Judge Blocks Mississippi's 'Unconstitutional' Ban On Abortions After 15 Weeks

In a blistering opinion, Judge Carlton W. Reeves struck down one of the country's most restrictive abortion laws.

A federal judge has struck down a Mississippi law that sought to ban most abortions after 15 weeks of pregnancy. In a fiery opinion issued Tuesday, Judge Carlton W. Reeves said the statute, described as one of the most restrictive abortion laws in the country, “unequivocally” violated women’s constitutional rights.

Reeves wrote of his “frustration” that state lawmakers had chosen to pass the law despite the fact that similar legislation has been thrown out by federal courts in other states and that such litigation is very costly for taxpayers.

He contended the “real reason” for the ban’s passage appeared to be the state’s politically driven desire to overturn Roe v. Wade, the 1973 law that assures a woman’s constitutional right to access safe and legal abortions. 

“The state chose to pass a law it knew was unconstitutional to endorse a decades-long campaign, fueled by national interest groups, to ask the Supreme Court to overturn Roe v. Wade,” Reeves wrote. “This court follows the commands of the Supreme Court and the dictates of the United States Constitution, rather than the disingenuous calculations of the Mississippi Legislature.”

The law, which banned abortions after 15 weeks of pregnancy except in cases of medical emergency or “severe fetal abnormality,” was passed in March. Mississippi’s only abortion clinic, Jackson Women’s Health Organization, filed a lawsuit challenging the ban on the same day, and Reeves put a temporary restraining order on the law the following morning. 

Under Supreme Court precedent, states cannot restrict abortions before a fetus is considered viable. According to established medical consensus, viability typically begins at 23 to 24 weeks, Reeves noted in his opinion this week. 

The judge acknowledged, however, that, “with the recent changes in the membership of the Supreme Court” ― an apparent reference to the additions of conservative Justices Brett Kavanaugh and Neil Gorsuch ― the future of the nation’s abortion laws has been cast into doubt.

“Time will tell. If overturning Roe is [Mississippi’s] desired result, the state will have to seek that relief from a higher court. For now, the United States Supreme Court has spoken,” Reeves wrote. 

Abortion rights supporter and clinic escort Michelle Colon stands outside the Jackson Women's Health Organization, Mississipp
Abortion rights supporter and clinic escort Michelle Colon stands outside the Jackson Women's Health Organization, Mississippi's last abortion clinic.

In a blistering footnote, Reeves ― who noted the “sad irony” of men deciding on women’s reproductive rights ― lambasted Mississippi lawmakers for citing a concern for women’s health as a reason for the abortion ban.

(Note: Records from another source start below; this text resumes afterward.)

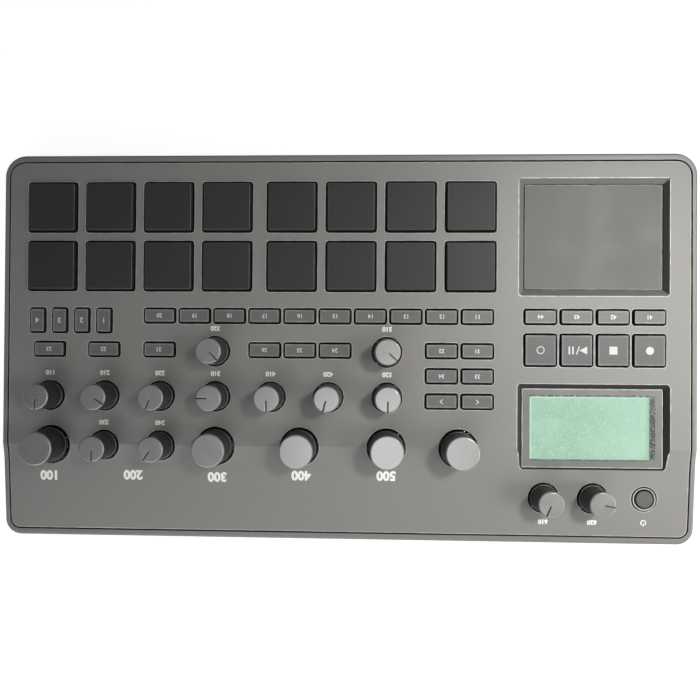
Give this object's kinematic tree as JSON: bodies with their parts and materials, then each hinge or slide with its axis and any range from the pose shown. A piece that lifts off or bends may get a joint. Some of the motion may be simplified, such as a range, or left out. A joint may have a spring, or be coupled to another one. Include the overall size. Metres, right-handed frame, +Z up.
{
  "type": "drum machine",
  "caption": "Table-top drum machine: wedge case with rubber pads, turning knobs and dials, press keys, touch plate, display window, rear sockets and a battery door.",
  "frame": {"origin": "middle of the footprint, on the table under the rubber feet", "axes": "+Z up; +X to the player's right; +Y away from the player, towards the sockets"},
  "size_m": [0.339, 0.189, 0.045],
  "materials": {
    "panel_metal": "satin painted cast metal",
    "case_plastic": "fine-grained moulded plastic",
    "pad_rubber": "matt silicone rubber",
    "key_plastic": "satin painted plastic",
    "knob_cap": "spun metal top on a black grip",
    "touch_surface": "smooth satin plastic",
    "window_clear": "clear plastic",
    "display_glass": "pale green display",
    "clear_ring": "clear plastic ring",
    "board_green": "solder-masked board",
    "control_metal": "plated steel",
    "socket_black": "moulded plastic and nickel",
    "foot_rubber": "rubber",
    "screw_steel": "blackened steel",
    "contact_metal": "nickel-plated spring steel"
  },
  "bodies": {
    "chassis": {"top_panel": "panel_metal", "upper_case": "panel_metal", "bottom_case": "case_plastic", "battery_contacts": "contact_metal", "touch_plate": "touch_surface", "display_window": "window_clear", "display_module": "display_glass", "bezel_rings": "clear_ring", "panel_board": "board_green", "main_board": "board_green", "control_bodies": "control_metal", "rear_sockets": "socket_black", "rubber_feet": "foot_rubber", "screws": "screw_steel"},
    "battery_door": {"battery_door": "case_plastic"},
    "pad_01": {"pad_01": "pad_rubber"},
    "pad_02": {"pad_02": "pad_rubber"},
    "pad_03": {"pad_03": "pad_rubber"},
    "pad_04": {"pad_04": "pad_rubber"},
    "pad_05": {"pad_05": "pad_rubber"},
    "pad_06": {"pad_06": "pad_rubber"},
    "pad_07": {"pad_07": "pad_rubber"},
    "pad_08": {"pad_08": "pad_rubber"},
    "pad_09": {"pad_09": "pad_rubber"},
    "pad_10": {"pad_10": "pad_rubber"},
    "pad_11": {"pad_11": "pad_rubber"},
    "pad_12": {"pad_12": "pad_rubber"},
    "pad_13": {"pad_13": "pad_rubber"},
    "pad_14": {"pad_14": "pad_rubber"},
    "pad_15": {"pad_15": "pad_rubber"},
    "pad_16": {"pad_16": "pad_rubber"},
    "tap_key": {"tap_key": "key_plastic"},
    "play_key": {"play_key": "key_plastic"},
    "stop_key": {"stop_key": "key_plastic"},
    "record_key": {"record_key": "key_plastic"},
    "power_key": {"power_key": "key_plastic"},
    "step_keys": {"step_keys": "key_plastic"},
    "number_keys": {"number_keys": "key_plastic"},
    "effect_keys": {"effect_keys": "key_plastic"},
    "filter_keys": {"filter_keys": "key_plastic"},
    "menu_keys": {"menu_keys": "key_plastic"},
    "touch_keys": {"touch_keys": "key_plastic"},
    "ifx_edit_knob": {"ifx_edit_knob": "knob_cap"},
    "decay_knob": {"decay_knob": "knob_cap"},
    "attack_knob": {"attack_knob": "knob_cap"},
    "depth_knob": {"depth_knob": "knob_cap"},
    "eg_int_knob": {"eg_int_knob": "knob_cap"},
    "resonance_knob": {"resonance_knob": "knob_cap"},
    "pitch_knob": {"pitch_knob": "knob_cap"},
    "pan_knob": {"pan_knob": "knob_cap"},
    "level_knob": {"level_knob": "knob_cap"},
    "speed_knob": {"speed_knob": "knob_cap"},
    "oscillator_edit_knob": {"oscillator_edit_knob": "knob_cap"},
    "input_level_knob": {"input_level_knob": "knob_cap"},
    "volume_knob": {"volume_knob": "knob_cap"},
    "insert_dial": {"insert_dial": "knob_cap"},
    "modulation_dial": {"modulation_dial": "knob_cap"},
    "filter_dial": {"filter_dial": "knob_cap"},
    "oscillator_dial": {"oscillator_dial": "knob_cap"},
    "main_dial": {"main_dial": "knob_cap"}
  },
  "joints": [
    {"name": "pad_01_press", "type": "slide", "parent": "chassis", "child": "pad_01", "axis": [0, 0.0628, -0.998], "range_m": [0, 0.0008], "stiffness_N_per_m": 400, "springref_m": -0.003},
    {"name": "pad_02_press", "type": "slide", "parent": "chassis", "child": "pad_02", "axis": [0, 0.0628, -0.998], "range_m": [0, 0.0008], "stiffness_N_per_m": 400, "springref_m": -0.003},
    {"name": "pad_03_press", "type": "slide", "parent": "chassis", "child": "pad_03", "axis": [0, 0.0628, -0.998], "range_m": [0, 0.0008], "stiffness_N_per_m": 400, "springref_m": -0.003},
    {"name": "pad_04_press", "type": "slide", "parent": "chassis", "child": "pad_04", "axis": [0, 0.0628, -0.998], "range_m": [0, 0.0008], "stiffness_N_per_m": 400, "springref_m": -0.003},
    {"name": "pad_05_press", "type": "slide", "parent": "chassis", "child": "pad_05", "axis": [0, 0.0628, -0.998], "range_m": [0, 0.0008], "stiffness_N_per_m": 400, "springref_m": -0.003},
    {"name": "pad_06_press", "type": "slide", "parent": "chassis", "child": "pad_06", "axis": [0, 0.0628, -0.998], "range_m": [0, 0.0008], "stiffness_N_per_m": 400, "springref_m": -0.003},
    {"name": "pad_07_press", "type": "slide", "parent": "chassis", "child": "pad_07", "axis": [0, 0.0628, -0.998], "range_m": [0, 0.0008], "stiffness_N_per_m": 400, "springref_m": -0.003},
    {"name": "pad_08_press", "type": "slide", "parent": "chassis", "child": "pad_08", "axis": [0, 0.0628, -0.998], "range_m": [0, 0.0008], "stiffness_N_per_m": 400, "springref_m": -0.003},
    {"name": "pad_09_press", "type": "slide", "parent": "chassis", "child": "pad_09", "axis": [0, 0.0628, -0.998], "range_m": [0, 0.0008], "stiffness_N_per_m": 400, "springref_m": -0.003},
    {"name": "pad_10_press", "type": "slide", "parent": "chassis", "child": "pad_10", "axis": [0, 0.0628, -0.998], "range_m": [0, 0.0008], "stiffness_N_per_m": 400, "springref_m": -0.003},
    {"name": "pad_11_press", "type": "slide", "parent": "chassis", "child": "pad_11", "axis": [0, 0.0628, -0.998], "range_m": [0, 0.0008], "stiffness_N_per_m": 400, "springref_m": -0.003},
    {"name": "pad_12_press", "type": "slide", "parent": "chassis", "child": "pad_12", "axis": [0, 0.0628, -0.998], "range_m": [0, 0.0008], "stiffness_N_per_m": 400, "springref_m": -0.003},
    {"name": "pad_13_press", "type": "slide", "parent": "chassis", "child": "pad_13", "axis": [0, 0.0628, -0.998], "range_m": [0, 0.0008], "stiffness_N_per_m": 400, "springref_m": -0.003},
    {"name": "pad_14_press", "type": "slide", "parent": "chassis", "child": "pad_14", "axis": [0, 0.0628, -0.998], "range_m": [0, 0.0008], "stiffness_N_per_m": 400, "springref_m": -0.003},
    {"name": "pad_15_press", "type": "slide", "parent": "chassis", "child": "pad_15", "axis": [0, 0.0628, -0.998], "range_m": [0, 0.0008], "stiffness_N_per_m": 400, "springref_m": -0.003},
    {"name": "pad_16_press", "type": "slide", "parent": "chassis", "child": "pad_16", "axis": [0, 0.0628, -0.998], "range_m": [0, 0.0008], "stiffness_N_per_m": 400, "springref_m": -0.003},
    {"name": "tap_key_press", "type": "slide", "parent": "chassis", "child": "tap_key", "axis": [0, 0.0628, -0.998], "range_m": [0, 0.0006], "stiffness_N_per_m": 120, "springref_m": -0.003},
    {"name": "play_key_press", "type": "slide", "parent": "chassis", "child": "play_key", "axis": [0, 0.0628, -0.998], "range_m": [0, 0.0006], "stiffness_N_per_m": 120, "springref_m": -0.003},
    {"name": "stop_key_press", "type": "slide", "parent": "chassis", "child": "stop_key", "axis": [0, 0.0628, -0.998], "range_m": [0, 0.0006], "stiffness_N_per_m": 120, "springref_m": -0.003},
    {"name": "record_key_press", "type": "slide", "parent": "chassis", "child": "record_key", "axis": [0, 0.0628, -0.998], "range_m": [0, 0.0006], "stiffness_N_per_m": 120, "springref_m": -0.003},
    {"name": "power_key_press", "type": "slide", "parent": "chassis", "child": "power_key", "axis": [0, 0.0628, -0.998], "range_m": [0, 0.0006], "stiffness_N_per_m": 40, "springref_m": -0.003},
    {"name": "step_keys_press", "type": "slide", "parent": "chassis", "child": "step_keys", "axis": [0, 0.0628, -0.998], "range_m": [0, 0.0006], "stiffness_N_per_m": 200, "springref_m": -0.003},
    {"name": "number_keys_press", "type": "slide", "parent": "chassis", "child": "number_keys", "axis": [0, 0.0628, -0.998], "range_m": [0, 0.0006], "stiffness_N_per_m": 200, "springref_m": -0.003},
    {"name": "effect_keys_press", "type": "slide", "parent": "chassis", "child": "effect_keys", "axis": [0, 0.0628, -0.998], "range_m": [0, 0.0006], "stiffness_N_per_m": 200, "springref_m": -0.003},
    {"name": "filter_keys_press", "type": "slide", "parent": "chassis", "child": "filter_keys", "axis": [0, 0.0628, -0.998], "range_m": [0, 0.0006], "stiffness_N_per_m": 200, "springref_m": -0.003},
    {"name": "menu_keys_press", "type": "slide", "parent": "chassis", "child": "menu_keys", "axis": [0, 0.0628, -0.998], "range_m": [0, 0.0006], "stiffness_N_per_m": 200, "springref_m": -0.003},
    {"name": "touch_keys_press", "type": "slide", "parent": "chassis", "child": "touch_keys", "axis": [0, 0.0628, -0.998], "range_m": [0, 0.0006], "stiffness_N_per_m": 200, "springref_m": -0.003},
    {"name": "ifx_edit_turn", "type": "hinge", "parent": "chassis", "child": "ifx_edit_knob", "pos_m": [0.1455, 0.02405, 0.02933], "axis": [0, 0.0628, -0.998], "range_deg": [-155, 145]},
    {"name": "decay_turn", "type": "hinge", "parent": "chassis", "child": "decay_knob", "pos_m": [0.118, 0.02405, 0.02933], "axis": [0, 0.0628, -0.998], "range_deg": [-92, 208]},
    {"name": "attack_turn", "type": "hinge", "parent": "chassis", "child": "attack_knob", "pos_m": [0.0905, 0.02405, 0.02933], "axis": [0, 0.0628, -0.998], "range_deg": [-175, 125]},
    {"name": "depth_turn", "type": "hinge", "parent": "chassis", "child": "depth_knob", "pos_m": [0.063, 0.02405, 0.02933], "axis": [0, 0.0628, -0.998], "range_deg": [-240, 60]},
    {"name": "eg_int_turn", "type": "hinge", "parent": "chassis", "child": "eg_int_knob", "pos_m": [0.0358, 0.02405, 0.02933], "axis": [0, 0.0628, -0.998], "range_deg": [-150, 150]},
    {"name": "resonance_turn", "type": "hinge", "parent": "chassis", "child": "resonance_knob", "pos_m": [0.0076, 0.02405, 0.02933], "axis": [0, 0.0628, -0.998], "range_deg": [-167, 133]},
    {"name": "pitch_turn", "type": "hinge", "parent": "chassis", "child": "pitch_knob", "pos_m": [-0.021, 0.02405, 0.02933], "axis": [0, 0.0628, -0.998], "range_deg": [-150, 150]},
    {"name": "pan_turn", "type": "hinge", "parent": "chassis", "child": "pan_knob", "pos_m": [0.1183, 0.0484, 0.03086], "axis": [0, 0.0628, -0.998], "range_deg": [-150, 150]},
    {"name": "level_turn", "type": "hinge", "parent": "chassis", "child": "level_knob", "pos_m": [0.0903, 0.0484, 0.03086], "axis": [0, 0.0628, -0.998], "range_deg": [-185, 115]},
    {"name": "speed_turn", "type": "hinge", "parent": "chassis", "child": "speed_knob", "pos_m": [0.0633, 0.00195, 0.02794], "axis": [0, 0.0628, -0.998], "range_deg": [-105, 195]},
    {"name": "oscillator_edit_turn", "type": "hinge", "parent": "chassis", "child": "oscillator_edit_knob", "pos_m": [-0.0209, 0.00195, 0.02794], "axis": [0, 0.0628, -0.998], "range_deg": [-103, 197]},
    {"name": "input_level_turn", "type": "hinge", "parent": "chassis", "child": "input_level_knob", "pos_m": [-0.0972, 0.0721, 0.03005], "axis": [0, 0.0628, -0.998], "range_deg": [-173, 127]},
    {"name": "volume_turn", "type": "hinge", "parent": "chassis", "child": "volume_knob", "pos_m": [-0.1207, 0.0721, 0.03005], "axis": [0, 0.0628, -0.998], "range_deg": [-70, 230]},
    {"name": "insert_turn", "type": "hinge", "parent": "chassis", "child": "insert_dial", "pos_m": [0.1449, 0.0484, 0.03086], "axis": [0, 0.0628, -0.998], "continuous": true},
    {"name": "modulation_turn", "type": "hinge", "parent": "chassis", "child": "modulation_dial", "pos_m": [0.0629, 0.0484, 0.03086], "axis": [0, 0.0628, -0.998], "continuous": true},
    {"name": "filter_turn", "type": "hinge", "parent": "chassis", "child": "filter_dial", "pos_m": [0.0216, 0.0484, 0.03086], "axis": [0, 0.0628, -0.998], "continuous": true},
    {"name": "oscillator_turn", "type": "hinge", "parent": "chassis", "child": "oscillator_dial", "pos_m": [-0.0208, 0.0484, 0.03086], "axis": [0, 0.0628, -0.998], "continuous": true},
    {"name": "main_turn", "type": "hinge", "parent": "chassis", "child": "main_dial", "pos_m": [-0.0557, 0.0484, 0.03086], "axis": [0, 0.0628, -0.998], "continuous": true},
    {"name": "battery_door_swing", "type": "hinge", "parent": "chassis", "child": "battery_door", "pos_m": [0, 0.0205, 0.002], "axis": [-1, 0, 0], "range_deg": [0, 95]}
  ]
}
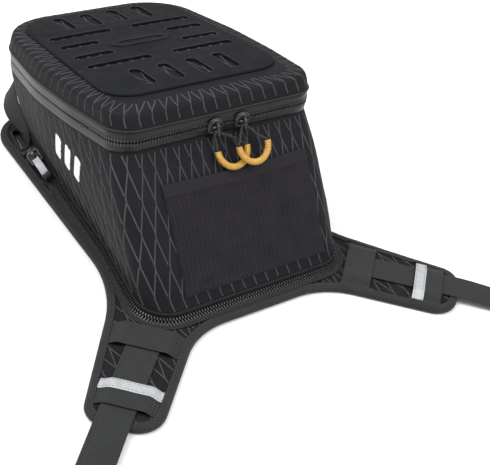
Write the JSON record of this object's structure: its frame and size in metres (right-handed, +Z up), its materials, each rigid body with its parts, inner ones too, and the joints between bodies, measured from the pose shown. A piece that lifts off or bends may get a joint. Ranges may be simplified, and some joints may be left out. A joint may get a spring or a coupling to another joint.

“The Mississippi Legislature’s professed interest in ‘women’s health’ is pure gaslighting,” the judge wrote, noting that Mississippi “ranks as the state with the most [medical] challenges for women, infants and children” and yet is “silent on expanding Medicaid.”

″[The state’s] leaders are proud to challenge Roe but choose not to lift a finger to address the tragedies lurking on the other side of the delivery room: our alarming infant and maternal mortality rates,” he added.

As Reuters noted, Reeves’ ruling this week effectively overturns a nearly identical 15-week ban passed in Louisiana in May, which would have taken effect only if the Mississippi law survived the legal challenge. 

The ruling has been hailed by reproductive rights advocates as a “wake-up call” to lawmakers who are pushing restrictive abortion bans in their own states. 

“Today’s decision should be a wake-up call for state lawmakers who are continuously trying to chip away at abortion access,” Nancy Northup, president of the Center for Reproductive Rights, which represented the Jackson Women’s Health Organization in the suit, said in a statement.